Today, a much higher percentage of the population is single and almost 40 percent of Americans believe that marriage is outdated. Yet the vast majority will marry eventually. Before they do, however, they will spend their 20's unmarried, often on their own, experimenting with different relationships and engaged in what may be a decade-long search for the right partner. This generation will grow up before they get married and in the process they will reach more informed and (hopefully) mature decisions on what kind of partner allows them to realize the family life they wish to create. These patterns are more individualistic than the old institutional model, but while they do vary more than the breadwinner/homemaker model of the fifties, it is a mistake to think that they are based only on dewy-eyed romance.

Instead, today's marital partners select for a mate with shared values -- and they are likely to be drawn to partners who can truly share their lives and their successes. The college educated, for example, marry and bear children later than the less educated, while those with less education have become increasingly likely to bear children first. The non-marital birth rate has stayed at two percent for white college graduates over the last 25 years and risen only slightly for college-educated racial minorities. During the same period, the non-marital birth rate has reached 40 percent for the country as a whole. College graduates enter into any kind of family life significantly later than their less-educated peers and have become even more likely to marry only each other.

When they do marry, today's romantic partners seek those who share compatible values and complementary employment. The new elite devotes more parental time to their children than their parents did and the ability to do so requires either one high-earning partner or two wage earners with compatible schedules. In commenting on Obama's plans to increase taxes on those with income above $250,000, a University of Chicago law professor complained that it took he and his wife that much income to raise a family in Chicago in accordance with a professional standard of living. What he emphasized less is that it also took a spouse with a six-figure income to afford the nannies, private schools, and college and graduate education that would allow their children to realize opportunities comparable to their own.

Marriage on these terms cannot work, however, for couples who do not trust their partners or who feel that their partners contribute so little that they threaten the resources necessary to provide for children. For the approximately two-thirds of the population that does not have a college degree, an increasing number of men don't have the steady, adequate-paying jobs that allow them to provide the foundation for a successful family life. Nor are working class men who feel like failures in the job market prepared to play roles backing up their wives and children. College-educated artists or faculty spouses may be willing to dote on their children while their wives take on the "breadwinning" role, but less secure men are more likely to chafe at the domestic tasks. Financially independent women who both earn the bulk of the family income and assume the majority of the domestic tasks don't want -- or need -- men who are unable to support their families, emotionally or financially. While divorce rates plummeted in the '90s for college graduates, they continued to rise among the hard-pressed working class.

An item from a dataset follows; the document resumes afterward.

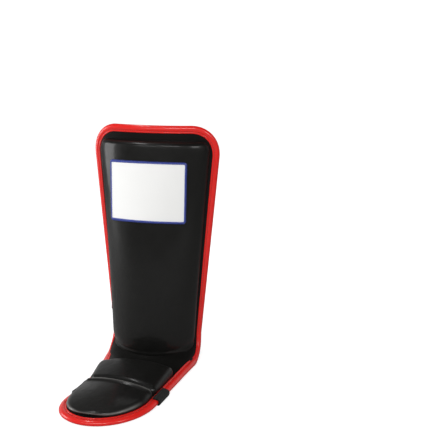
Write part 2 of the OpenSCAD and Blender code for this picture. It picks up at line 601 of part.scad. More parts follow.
module left_calf_flap() { calf_flap(1, slit_left); }
module left_top_hem() { flap_hem(1, 1); }
module left_slit_binding() { slit_binding(1, slit_left); }
module left_bottom_hem() { flap_hem(1, -1); }
module right_calf_flap() { calf_flap(-1, slit_right); }
module right_top_hem() { flap_hem(-1, 1); }
module right_slit_binding() { slit_binding(-1, slit_right); }
module right_bottom_hem() { flap_hem(-1, -1); }

// Closing straps: sewn on at the left, they cross over both flaps to the right.
patch_gap = 0.1;
stack = 2 * (hook_t + patch_gap) + 0.3 + elastic_t / 2;
function strap_rise(x, z) = x < 0 ? lap_rise(x, z) + flap_t / 2 + stack
    : lerp(flap_t / 2 + 0.3 + elastic_t / 2, lap_step + flap_t / 2 + stack,
        ease(1 - x / side_half(z)));
// A band over the flaps from a to b in x and z, with the given width, between heights h0 and h1.
module band(a, b, width, h0, h1, n, on_flap = false) {
    d = unit(b - a);
    function at(t, k, h) = let(p = lerp(a, b, t) + [-d[1], d[0]] * width / 2 * k,
            up = on_flap ? lap_rise(p[0], p[1]) : strap_rise(p[0], p[1]))
        [p[0], flap_y(p[0], p[1]) + up + h, p[1]];
    grid_solid([for (i = [0:n]) [for (k = [1, 0.5, 0, -0.5, -1]) at(i / n, k, h0)]],
               [for (i = [0:n]) [for (k = [1, 0.5, 0, -0.5, -1]) at(i / n, k, h1)]]);
}
upper_a = [side_half(upper_strap_z) - 9, upper_strap_z];
upper_b = [-upper_end, upper_strap_z + upper_climb];
lower_a = [side_half(lower_strap_z) - 3, lower_strap_z];
lower_b = [-lower_end, lower_strap_z + lower_climb];
tab_a = lower_b - [2 * seam_gap, 0];
tab_b = [-side_half(lower_strap_z) - tab_reach, lower_strap_z + lower_climb + 1];
hook_h = -elastic_t / 2 - patch_gap - hook_t;

module upper_strap() {
    color("#333333") band(upper_a, upper_b, strap_w, -elastic_t / 2, elastic_t / 2, 16);
}

module upper_hook_patch() {
    color("#0c0c0c") band(lerp(upper_a, upper_b, 0.78), lerp(upper_a, upper_b, 0.98),
        strap_w - 4, hook_h, hook_h + hook_t, 4);
}

module upper_loop_patch() {
    color("#2a2a2a") band([-upper_end + loop_lap, upper_strap_z - loop_drop],
        [-upper_end + loop_lap - loop_len, upper_strap_z - loop_drop],
        strap_w, flap_t / 2 + patch_gap, flap_t / 2 + patch_gap + hook_t, 6, true);
}

module lower_strap() {
    color("#333333") band(lower_a, lower_b, strap_w, -elastic_t / 2, elastic_t / 2, 14);
}

module lower_hook_tab() {
    color("#0c0c0c") band(tab_a, tab_b, strap_w - 2, hook_h, elastic_t / 2, 5);
}

module lower_loop_patch() {
    color("#2a2a2a") band([-24, lower_strap_z + lower_climb], [-lower_end - 15, lower_strap_z +
        lower_climb], strap_w - 4, flap_t / 2 + patch_gap, flap_t / 2 + patch_gap + hook_t, 5, true);
}

shin_base_panel();
shin_lining();
shin_foam_core();
shin_pad_cover();
shin_binding();
label_patch();
label_border();
instep_base_panel();
instep_lining();
rear_instep_foam();
rear_instep_cover();
toe_foam();
toe_cover();
instep_binding();
foot_strap();
left_calf_flap();
left_top_hem();
left_slit_binding();
left_bottom_hem();
right_calf_flap();
right_top_hem();
right_slit_binding();
right_bottom_hem();
upper_strap();
upper_hook_patch();
upper_loop_patch();
lower_strap();
lower_hook_tab();
lower_loop_patch();
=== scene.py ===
import bpy
import numpy as np
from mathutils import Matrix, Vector
from mathutils.bvhtree import BVHTree


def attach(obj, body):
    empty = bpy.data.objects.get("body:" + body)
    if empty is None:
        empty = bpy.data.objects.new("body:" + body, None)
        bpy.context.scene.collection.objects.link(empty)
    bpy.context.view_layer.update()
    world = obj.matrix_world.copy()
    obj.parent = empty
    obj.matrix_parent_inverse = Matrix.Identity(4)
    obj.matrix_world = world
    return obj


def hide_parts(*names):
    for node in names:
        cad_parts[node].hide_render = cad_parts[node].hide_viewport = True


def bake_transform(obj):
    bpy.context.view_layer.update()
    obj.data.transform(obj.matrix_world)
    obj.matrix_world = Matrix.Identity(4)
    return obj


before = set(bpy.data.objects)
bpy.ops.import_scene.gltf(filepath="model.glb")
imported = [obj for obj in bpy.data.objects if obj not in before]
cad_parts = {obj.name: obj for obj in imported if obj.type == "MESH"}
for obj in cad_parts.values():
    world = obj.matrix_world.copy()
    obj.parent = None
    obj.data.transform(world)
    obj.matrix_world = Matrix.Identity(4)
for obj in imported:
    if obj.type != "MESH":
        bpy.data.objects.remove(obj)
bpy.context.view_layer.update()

# ---- Camera ----
# A studio camera looks down at the guard's front from its left side, low enough to see along the
# foot part.
scene = bpy.context.scene


def placed(name, data):
    """A new object in the scene."""
    thing = bpy.data.objects.new(name, data)
    scene.collection.objects.link(thing)
    return thing


camera = placed("camera", bpy.data.cameras.new("camera"))
camera.data.lens = 63.3
camera.location = (0.3231, -0.8653, 0.4793)
view_at = Vector((0.09143, 0.13595, 0.2202))
camera.rotation_euler = (view_at - camera.location).to_track_quat("-Z", "Y").to_euler()
scene.camera = camera

# ---- Studio ----
# White floor and white surroundings. Broad softboxes stand in front and at both sides. Two narrow
# ones, one high above and one in front, draw the thin lights along the pads' edges.
white = (1, 1, 1, 1)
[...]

The secret underlying these patterns has been the growing divergence in male job opportunities and a change in the gendered wage gap. In 1990, all women, irrespective of education, made about the same percentage of the median hourly wage of the men, with college graduate women making a slightly higher percentage of the male wage than those who did not graduate from college. Today, those figures have changed appreciably. College graduate women are now paid a smaller percentage of the median hourly wage the men earn, while all other women are earning a higher percentage of male income. During the same period, male employment stability, which remained largely unchanged for college graduate men, and improved for most women, became notably worse for working class men.

What these figures mean is that for women who graduate college, there are still lots of choices. Even though women are graduating from college in larger numbers than men, there is still a substantial number of men at the top of the income ladder. Moreover, as the wages of college graduates have stagnated over the last decade, they have done so even more for women than for men. Today's college graduates recognize that they need each other to realize the good life and they are very careful in the search for the right partner.

Women at the losing end of the economic spectrum, however, are increasingly giving up on men and marriage. Men with stable jobs are harder to find and recently laid off or semi-employed men help out less around the house than those who work full time. The mismatch between men and women has had a bigger impact on marriage than the change in values that inspired the sex revolution. It is time to recognize that the best Valentine's Day present out there is a more promising future.